- _Supplied information_
________________________________________

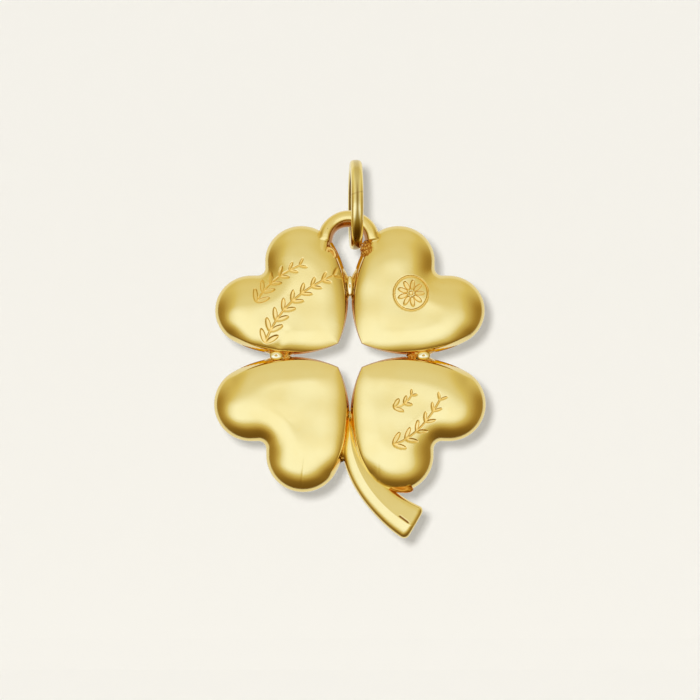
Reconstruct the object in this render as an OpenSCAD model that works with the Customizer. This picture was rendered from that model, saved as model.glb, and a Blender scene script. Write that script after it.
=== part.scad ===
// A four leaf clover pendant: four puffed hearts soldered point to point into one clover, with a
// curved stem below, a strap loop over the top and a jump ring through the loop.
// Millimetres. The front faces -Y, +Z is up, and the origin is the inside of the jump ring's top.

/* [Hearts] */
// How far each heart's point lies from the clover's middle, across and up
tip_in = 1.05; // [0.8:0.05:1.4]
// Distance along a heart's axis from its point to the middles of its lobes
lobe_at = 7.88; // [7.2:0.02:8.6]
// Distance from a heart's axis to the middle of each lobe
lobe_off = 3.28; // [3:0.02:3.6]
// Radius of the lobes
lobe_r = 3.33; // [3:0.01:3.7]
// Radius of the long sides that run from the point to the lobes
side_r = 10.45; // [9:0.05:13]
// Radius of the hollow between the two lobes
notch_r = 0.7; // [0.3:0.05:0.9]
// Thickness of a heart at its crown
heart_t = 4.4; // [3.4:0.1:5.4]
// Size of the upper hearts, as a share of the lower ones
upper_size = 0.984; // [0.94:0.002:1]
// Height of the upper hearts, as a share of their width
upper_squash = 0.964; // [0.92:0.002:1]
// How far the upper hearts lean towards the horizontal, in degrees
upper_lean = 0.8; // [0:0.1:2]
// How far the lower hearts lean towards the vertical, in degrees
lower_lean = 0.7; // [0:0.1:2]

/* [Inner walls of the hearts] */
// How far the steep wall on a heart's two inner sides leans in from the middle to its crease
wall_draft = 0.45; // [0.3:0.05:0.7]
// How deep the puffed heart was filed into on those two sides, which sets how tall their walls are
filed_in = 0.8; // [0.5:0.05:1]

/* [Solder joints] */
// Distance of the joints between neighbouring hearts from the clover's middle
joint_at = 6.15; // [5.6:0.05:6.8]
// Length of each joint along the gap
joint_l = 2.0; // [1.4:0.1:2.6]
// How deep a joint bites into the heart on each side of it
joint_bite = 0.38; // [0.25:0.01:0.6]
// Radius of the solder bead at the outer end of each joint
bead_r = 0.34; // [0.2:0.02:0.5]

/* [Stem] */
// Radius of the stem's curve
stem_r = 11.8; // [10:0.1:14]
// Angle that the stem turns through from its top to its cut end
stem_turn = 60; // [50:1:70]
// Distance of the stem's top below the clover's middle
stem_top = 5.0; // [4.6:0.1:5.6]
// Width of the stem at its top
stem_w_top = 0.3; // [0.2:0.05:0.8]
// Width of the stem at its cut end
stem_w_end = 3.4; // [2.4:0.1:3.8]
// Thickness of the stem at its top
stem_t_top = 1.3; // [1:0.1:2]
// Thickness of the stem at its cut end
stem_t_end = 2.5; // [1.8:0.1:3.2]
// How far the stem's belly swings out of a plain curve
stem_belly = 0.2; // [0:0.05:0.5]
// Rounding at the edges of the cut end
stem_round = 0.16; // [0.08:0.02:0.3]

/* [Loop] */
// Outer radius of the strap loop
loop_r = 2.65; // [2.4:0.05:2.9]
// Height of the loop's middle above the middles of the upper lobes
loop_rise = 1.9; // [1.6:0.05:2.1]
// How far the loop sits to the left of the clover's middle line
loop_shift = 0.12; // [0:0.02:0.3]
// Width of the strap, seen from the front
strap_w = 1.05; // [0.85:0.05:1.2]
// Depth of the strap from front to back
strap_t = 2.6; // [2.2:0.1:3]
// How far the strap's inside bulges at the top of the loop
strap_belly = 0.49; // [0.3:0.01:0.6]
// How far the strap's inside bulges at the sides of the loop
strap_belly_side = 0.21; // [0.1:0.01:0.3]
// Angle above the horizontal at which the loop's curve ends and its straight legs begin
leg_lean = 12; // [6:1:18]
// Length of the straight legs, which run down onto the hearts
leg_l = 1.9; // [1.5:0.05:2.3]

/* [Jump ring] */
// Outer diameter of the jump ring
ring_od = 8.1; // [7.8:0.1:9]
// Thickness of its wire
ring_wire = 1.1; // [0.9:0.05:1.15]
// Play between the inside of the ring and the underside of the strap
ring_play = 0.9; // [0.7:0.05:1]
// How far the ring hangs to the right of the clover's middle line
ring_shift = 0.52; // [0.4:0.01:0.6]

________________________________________

- _Requirement_
Repeat exactly, please, each line from the beginning of the data through the line with "jump ring's top." in it, and only those lines.

- _The output_
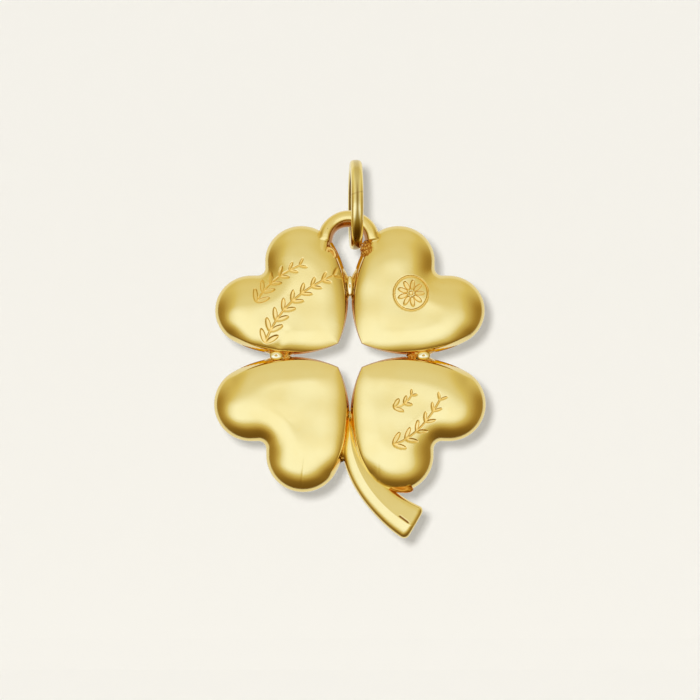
Reconstruct the object in this render as an OpenSCAD model that works with the Customizer. This picture was rendered from that model, saved as model.glb, and a Blender scene script. Write that script after it.
=== part.scad ===
// A four leaf clover pendant: four puffed hearts soldered point to point into one clover, with a
// curved stem below, a strap loop over the top and a jump ring through the loop.
// Millimetres. The front faces -Y, +Z is up, and the origin is the inside of the jump ring's top.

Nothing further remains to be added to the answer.